Google’s translation services are making the news this week with improvements to a smartphone app which now attempts to translate voices rather than text (hopefully more accurately than in our illustration.)
The app, titled Google Translate (which is also the name of the firm’s website translation tool), is designed for users visiting a foreign country. Instead of resorting to phrasebooks or online dictionaries, the idea is to simply ask the person you are conversing with to talk into the phone. The app then attempts to recognize what has been said and then “speaks” an English translation. It can also work in reverse, translating your speech into a foreign language.
Although the app already existed and could handle text, this is the first time it has worked with speech. At the moment it can handle speech in English, Mandarin (the most common language in China) and Japanese, though other languages including German are in the works. According to the Los Angeles Times, the speech feature “works surprisingly well for translating basic phrases”.

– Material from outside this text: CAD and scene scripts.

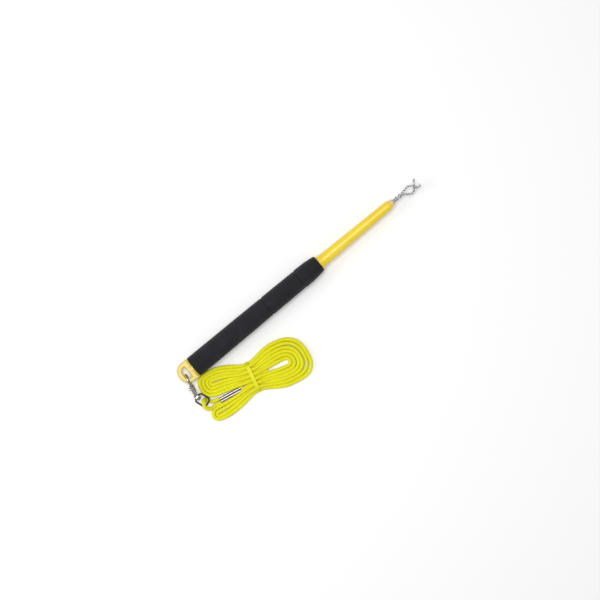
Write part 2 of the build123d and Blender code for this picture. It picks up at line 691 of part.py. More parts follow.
# ---- origin and files ----
CORD_NODES = ("cord_eye", "cord_ferrule", "cord_crimped", "cord_standing", "cord_hank", "hank_tie")
boxes = [piece.bounding_box() for piece in pieces if piece.label not in CORD_NODES]
low_x, high_x = min(box.min.X for box in boxes), max(box.max.X for box in boxes)
low_y, high_y = min(box.min.Y for box in boxes), max(box.max.Y for box in boxes)
origin = Vector((low_x + high_x) / 2, (low_y + high_y) / 2, 0)
print("origin in the working frame", origin)
print("lowest point", min(box.min.Z for box in boxes))
print("corner centre", corner_centre)
print("ring centre", ring_centre, "shank", shank)
os.makedirs("parts", exist_ok=True)
for piece in pieces:
    placed = piece.moved(Location(-origin))
    placed.label = piece.label
    export_step(placed, f"parts/{piece.label}.step")
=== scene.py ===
# %% [markdown]
# # A floating tow handle
# A tapered yellow tube carries a black foam grip in three sleeves. A wire eye stands at its tip, and a
# snap hook at its butt holds a yellow cord that is folded into a hank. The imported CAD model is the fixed
# frame, and every cell below adds one piece or one finish to it. Lengths are metres, as everywhere in
# Blender.

# %% Load the frame
import math

import bpy
import numpy as np
from mathutils import Matrix, Vector


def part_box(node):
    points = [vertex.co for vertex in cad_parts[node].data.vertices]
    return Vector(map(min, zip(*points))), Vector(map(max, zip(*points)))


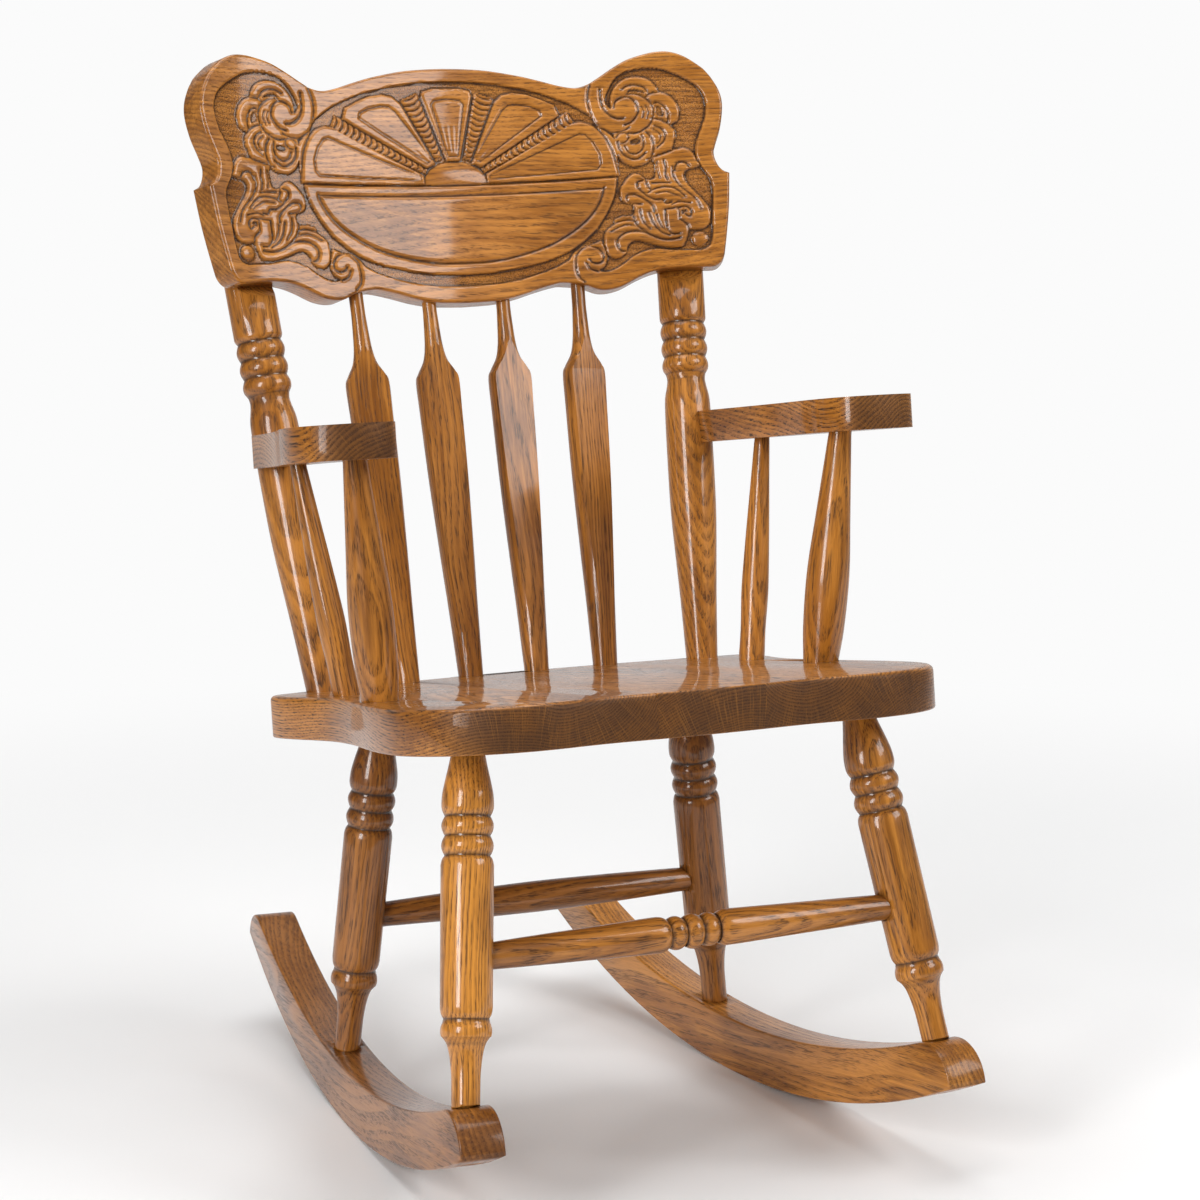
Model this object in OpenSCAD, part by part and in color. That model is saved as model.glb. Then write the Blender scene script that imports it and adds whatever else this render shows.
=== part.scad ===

As we noted last year, NEC is working on a similar service which involves the user wearing special spectacles, meaning that as well as hearing the translation, they can see the words as subtitles. That’s not likely to reach as wide an audience though: the spectacles, which are currently designed for making it easier for technicians to see pages from repair manuals without using their hands, cost more than $2,500 and won’t have the translation feature until next year.
The Google app improvements follow on from the announcement last week that a translation feature is to be built directly into the Chrome browser. Users visiting a webpage marked in a language other than English (or whichever language they have set as default) will be offered a one click button to see the page translated.
It uses the same technology as the Google Translate service, but doesn’t require any cut-and-pasting of either the text or the URL. The service is based around a database of 20 million words worth of United Nations documents. That’s particularly reliable as those documents have been officially translated into six languages by expert UN translators. The service has also used documents from the European Parliament on a similar basis.